Sin embargo, hasta ahora, la madre española ha demostrado tener razón. Mi hijo ha cambiado de colegio pero, a los 16 años, está en un equipo de fútbol juvenil con otros cuatro niños de aquel autocar. Muchos de aquellos que tenían entonces cuatro años duermen de forma habitual en nuestras camas de invitados, aunque sus piernas largas y peludas ya caben a duras penas en ellas. Si uno de los propósitos era convertirlos en fieles amigos para toda la vida, lo consiguieron.

La educación primaria, aparte de la deliciosa prioridad que daba a las aptitudes sociales, nos preocupó sin cesar por lo poco exigente que era la enseñanza. Los objetivos parecían demasiado fáciles o demasiado vagos. Había poca presión y no se buscaba ni se estimulaba el talento individual.

En secundaria el nivel de exigencia subió de forma extraordinaria"

Pero entonces pasaron a secundaria. De pronto, fue todo lo contrario. El nivel de exigencia subió de forma extraordinaria. A un horario de 8 de la mañana a 2 de la tarde había que añadir una hora o dos de estudio que el alumno debía cumplir (y muchas veces, fijarse) de manera disciplinada por su cuenta, una tarea nada fácil para un chico de 14 años. Los primos de Gran Bretaña o Estados Unidos que llegaban de visita se iban asombrados. El nivel en matemáticas y ciencias era mucho más alto. Pero casi todo lo demás consistía en aprender cosas de memoria: docenas de montañas y ríos españoles, todas las capitales europeas, y la mayor parte de la tabla periódica, incluidas las valencias. La literatura no consistía en aprender a escribir, sino en diseccionar frases en categorías gramaticales infinitesimales. Era un salto enorme, y muchos no fueron capaces de darlo. La tasa de abandono de los que no logran terminar la ESO, el nivel correspondiente a los 16 años, es alarmante, por encima del 30%.

Quizá lo más extraño, ahora que mis dos hijos comienzan su última etapa de educación secundaria, es la ausencia de exámenes externos. Las notas de la ESO (16 años) y el bachillerato (18 años) las ponen los profesores, que deciden y califican los exámenes de sus propios alumnos. Es inevitable que entre unos profesores y otros (y entre unos colegios y otros) haya diferentes criterios. La única evaluación externa es, para la minoría que llega a ella, la prueba de entrada a la universidad, la selectividad. Y algunos profesores --que, en el sistema público, no pueden ser despedidos– obtienen un disfrute siniestro y tiránico suspendiendo a sus propios estudiantes.
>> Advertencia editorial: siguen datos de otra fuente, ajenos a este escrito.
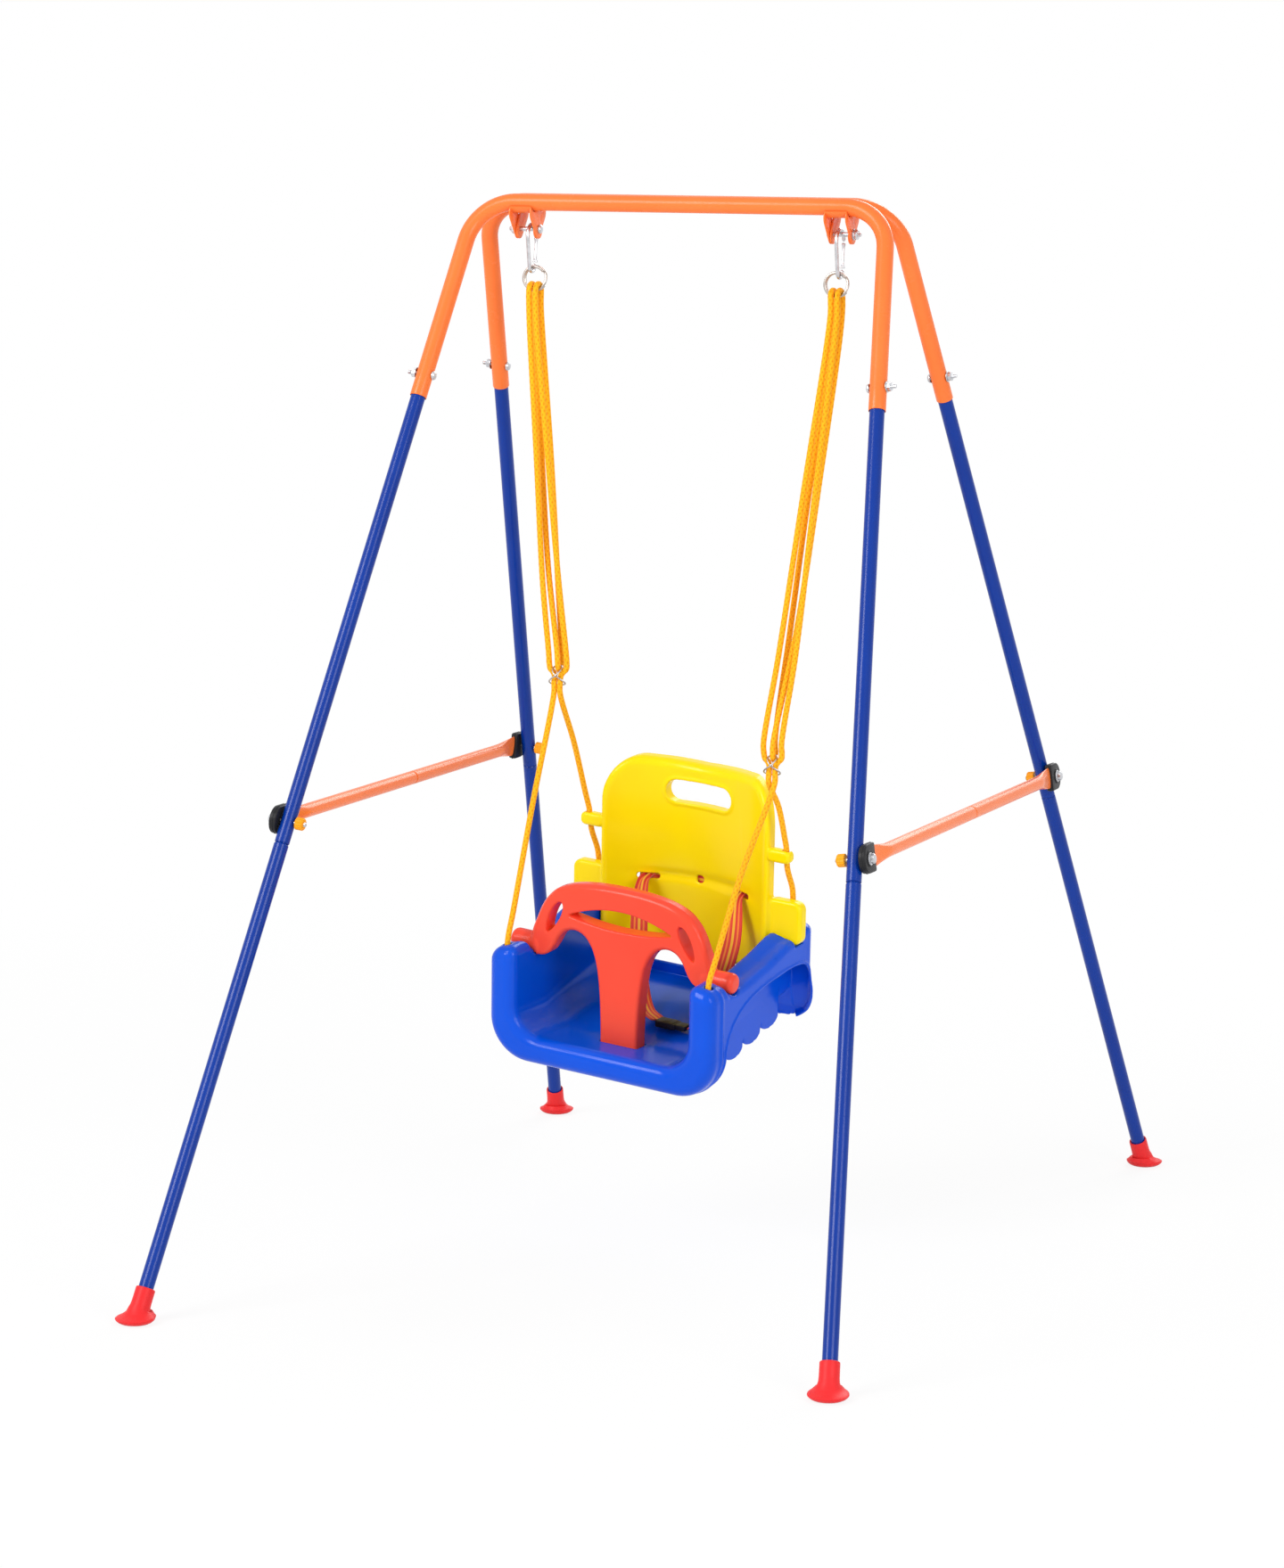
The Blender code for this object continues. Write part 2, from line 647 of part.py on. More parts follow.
def hook_path():
    """Centre line of the hook from the gate's nose, over the top, down and round to its pivot."""
    top = (0.0, TOP_WIRE_Z - HOOK_TOP_RADIUS)
    low = (0.0, BOTTOM_WIRE_Z + HOOK_FOOT_RADIUS)
    points = arc(top, HOOK_TOP_RADIUS, -2, 188, 10)
    points += arc(low, HOOK_FOOT_RADIUS, 188, 368, 7)
    return [(0.0, y, z) for y, z in points]


swing_axis = guide("swing_axis", (0.0, 0.0, HANGER_BOLT_HEIGHT))
for index, (side_name, side) in enumerate(SIDE_NAMES):
    hang = Vector((CARABINER_X[index], 0.0, -HANGER_BOLT_HEIGHT))
    hook = sweep("carabiner", hook_path(), WIRE, 8)
    place(f"carabiner_{side_name}", hook, STEEL, hang, parent=swing_axis)
    pivot = Vector((CARABINER_X[index], GATE_FOOT[0], GATE_FOOT[1] - HANGER_BOLT_HEIGHT))
    reach = Vector((0.0, GATE_NOSE[0] - GATE_FOOT[0], GATE_NOSE[1] - GATE_FOOT[1]))
    gate = turned("carabiner_gate", [
        (0.0, 0.0006), (0.0021, 0.0014), (0.0021, reach.length - 0.0028), (0.0026, reach.length - 0.0020),
        (0.0026, reach.length - 0.0006), (0.0, reach.length),
    ], 8)
    place(f"carabiner_gate_{side_name}", gate, STEEL, pivot, axes(reach, (1.0, 0.0, 0.0)), swing_axis)


# Rings: two turns of wire side by side, whose ends lie against the next turn

RING_WIRE = 0.0019
RING_MEAN = 0.0152
RING_PITCH = 0.0043


def ring_path():
    """Two turns, side by side. The wire changes lanes between its own two ends."""
    turn = np.linspace(0.0, 3.6 * math.pi, 33)
    shift = np.clip((turn - 1.6 * math.pi) / (0.4 * math.pi), 0.0, 1.0)
    shift = RING_PITCH * (3 * shift**2 - 2 * shift**3 - 0.5)
    return np.stack([RING_MEAN * np.sin(turn + 2.2), shift, -RING_MEAN * np.cos(turn + 2.2)], 1)


def least_gap(path, diameter):
    """Least gap between stretches of a wound wire that lie more than half a turn apart."""
    apart = np.linalg.norm(path[:, None] - path[None], axis=2)
    far = np.abs(np.subtract.outer(np.arange(len(path)), np.arange(len(path)))) > len(path) // 4
    return apart[far].min() - diameter


print(f"ring: least gap to itself {least_gap(ring_path(), 2 * RING_WIRE) / MM:.2f} mm")
for index, (side_name, side) in enumerate(SIDE_NAMES):
    spot = Vector((RING_X[index], 0.0, RING_HEIGHT - HANGER_BOLT_HEIGHT))
    place(f"ring_{side_name}", sweep("ring", ring_path(), RING_WIRE, 6), STEEL, spot, parent=swing_axis)


# Rope adjusters: a wire figure of eight that both ropes pass through

ADJUSTER_WIRE = 0.0011
ADJUSTER_DEEP = 0.0070
ADJUSTER_RISE = 0.0130
UPPER_EYE_WIDE = 0.0061
LOWER_EYE_WIDE = 0.0110


def adjuster_path(count=28):
    """Both eyes meet at a crossing in front, one pass over the other, and close behind the ropes."""
    turn = 4.0 * math.pi * np.arange(count) / count
    over = 1.0 + 0.16 * np.cos(turn / 2.0)
    wide = np.where(turn < 2.0 * math.pi, UPPER_EYE_WIDE, LOWER_EYE_WIDE)
    return np.stack([
        wide * np.sin(turn),
        -ADJUSTER_DEEP * over * np.cos(turn),
        ADJUSTER_RISE * np.sin(turn / 2.0),
    ], 1)


for index, (side_name, side) in enumerate(SIDE_NAMES):
    spot = ADJUSTER_AT[index] - Vector((0.0, 0.0, HANGER_BOLT_HEIGHT))
    mesh = sweep("rope_adjuster", adjuster_path(), ADJUSTER_WIRE, 5, closed=True)
    place(f"rope_adjuster_{side_name}", mesh, STEEL, spot, parent=swing_axis)


# Seat frame: X to the child's left, Y back, Z up, from the middle of the two post tops

seat_turn = Matrix.Rotation(SEAT_YAW, 3, "Z") @ Matrix.Rotation(SEAT_PITCH, 3, "X")
seat_turn = seat_turn @ Matrix.Rotation(SEAT_ROLL, 3, "Y")
seat_axis = guide("seat_axis", SEAT_AT - Vector((0.0, 0.0, HANGER_BOLT_HEIGHT)), seat_turn, swing_axis)


def from_seat(x, y, z):
    """A point of the seat, in millimetres, as a world point in metres."""
    return SEAT_AT + seat_turn @ Vector((x * MM, y * MM, z * MM))


# Ropes: one a side, up through the front post, twice over the ring, and down to the rear corner

ROPE_POINTS = 72
ROPE_LANE = 0.0046
RING_FOOT_HEIGHT = 1.222
RING_DROP = 0.0078


def over_ring(x, front_first):
    """Points of a strand that comes up to the ring, bends over it and goes down again."""
    top = RING_HEIGHT - RING_DROP
    bend = [(-0.0092, RING_FOOT_HEIGHT), (-0.0080, top - 0.0034), (0.0, top + 0.0006)]
    bend += [(-y, z) for y, z in bend[-2::-1]]
    if not front_first:
        bend = bend[::-1]
    return [Vector((x, y, z)) for y, z in bend]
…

En el instituto de mis hijos corre una leyenda urbana sobre un profesor de matemáticas al que un grupo de chicos de 18 años indignados arrojó por las escaleras del metro de Madrid después de que hubiera suspendido a toda su clase de bachillerato, por lo que nadie pudo presentarse a selectividad. Después de las horas que he pasado preguntando a mis hijos cadenas montañosas, ríos y la tabla periódica, comprendo cómo se sintieron.